Some people might not find that offensive but I do! Luckily I understand that it’s hard to detect such mistakes if people don’t know the truth! After all, as far as our people are concerned, it’s like a pat on the shoulder to be called a Mulozi person.  

But again just for example, how would you expect a Herero or Owambo person to react if you called him a German simply because his forefathers had been colonized by the Germans? A slap in the face, that’s it!

But why is it important to seek our heritage if we don’t even know what it is?

It’s important because only then would we start living honestly, as for now we’re not! The way I see it, we’ve been living a lie far too long enough for us to know the truth by now. For instance, if we looked at the rest of other races in Namibia, we’d see that they have nearly all their indigenous languages taught in schools.

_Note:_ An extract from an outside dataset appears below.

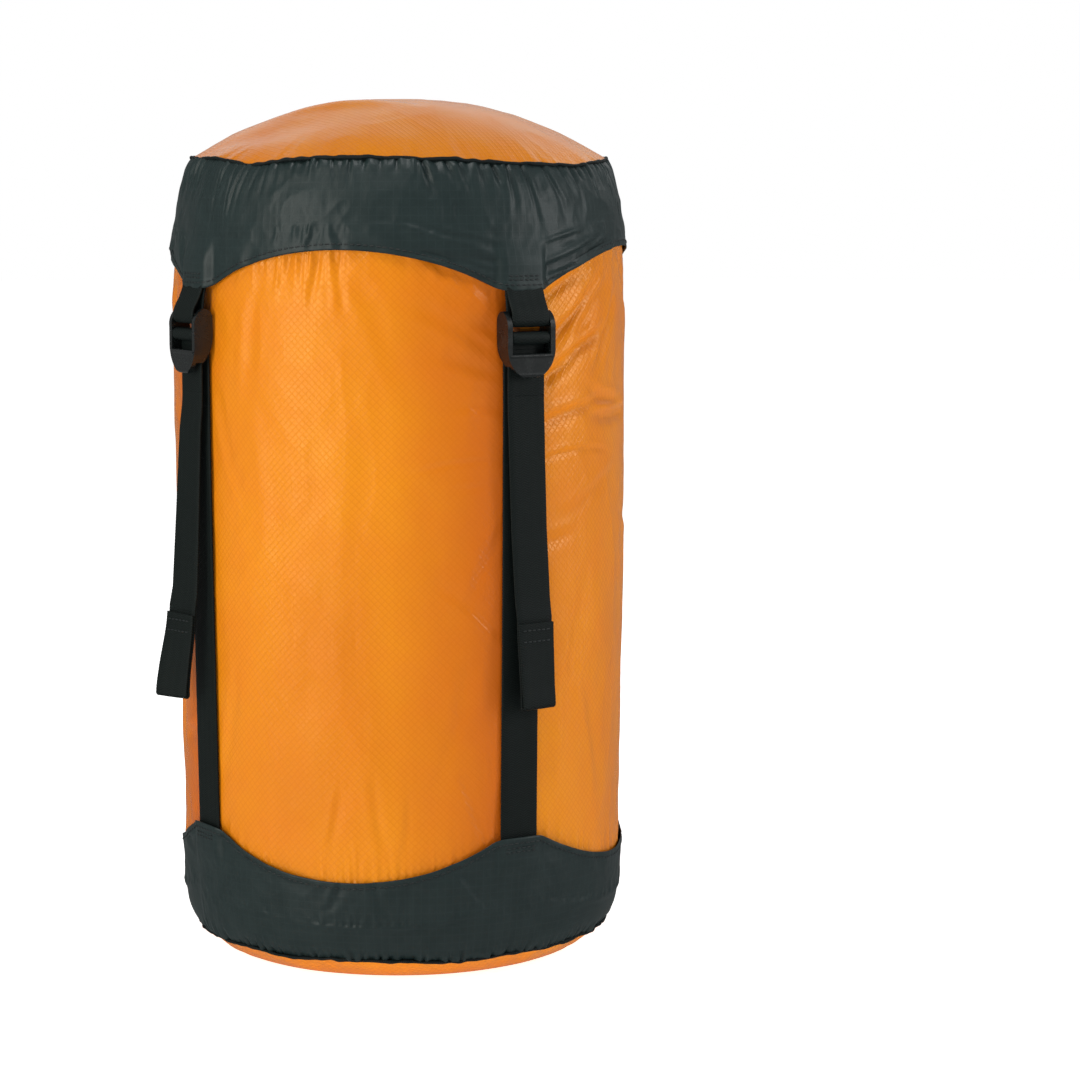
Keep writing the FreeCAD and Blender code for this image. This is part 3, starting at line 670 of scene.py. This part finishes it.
def wall_relief(angle, z):
    """How far the wall stands off its smooth line: dents at the straps, lumps, creases and puckers."""
    a = np.radians(angle) * GIRTH
    aside = np.radians(from_station(angle)) * GIRTH
    dent = -STRAP_DENT * np.exp(-(aside / 20.0) ** 2)
    lumps = 0.7 * noise(a / (WAIST / 12), z / 95, 21, 12) + 0.3 * noise(a / (WAIST / 26), z / 42, 22, 26)
    tilt = noise(a / (WAIST / 9), z / 60, 23, 9)
    lean = a + 9 * tilt
    crinkle = 0.26 * creases(lean / (WAIST / 60), z / 34, 24, 60)
    crinkle = crinkle + 0.15 * creases((a + 0.7 * z) / 13.0, (z - 0.7 * a) / 30.0, 25)
    crinkle = crinkle + 0.15 * creases((a - 0.6 * z) / 12.0, (z + 0.6 * a) / 28.0, 26)
    crinkle = crinkle + 0.07 * creases(a / (WAIST / 170), z / 11, 27, 170)
    below_lid = lid_edge(angle) - z
    above_base = z - base_edge(angle)
    puckers = folds(a, below_lid, LID_PUCKERS, -1) + folds(a, above_base, BASE_PUCKERS, -1)
    covered = smooth((-below_lid - 1) / 8) + smooth((-above_base - 1) / 8)
    open_share = 1 - np.clip(covered, 0, 1)
    off_strap = 1 - np.exp(-(aside / 14) ** 2)
    relief = (lumps + crinkle * 0.8 + puckers + wall_folds(angle, z) * off_strap) * open_share
    relief = np.where(relief > 0, TALLEST_FOLD * np.tanh(relief / TALLEST_FOLD), relief)
    return dent + relief - 0.7 * (1 - open_share)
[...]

And they use their native languages on regional and national radio, but our people only use Lozi language. None of our native languages are taught in schools since the beginning of civilization, except Lozi. Everything is Lozi in Caprivi, as though we were still sending our children to seek employment in Zambia!

But there is a solution, isn’t there?

Of course, there are solutions but exploring them is the question since people don’t know the answer. And that’s the reason our people aren’t doing much about it because It’s hard to fix something which you don’t know if it’s broken or not!

And our lost heritage as far as I know is just the starting point of our quest to finding our proper identity in Caprivi. Unfortunately, we’ve pressing regional crisis to deal with at the moment; therefore, it might take forever before finding solutions to the question of our identity. 

But if we’re not careful, we might end up blaming Mr. Muyongo for all our weaknesses in the region. Blaming him even for our culture that’s been broken long before he was born. Unfortunately, he also isn’t making things easy for us in Caprivi. Well, maybe I should leave this part for now! Thank you.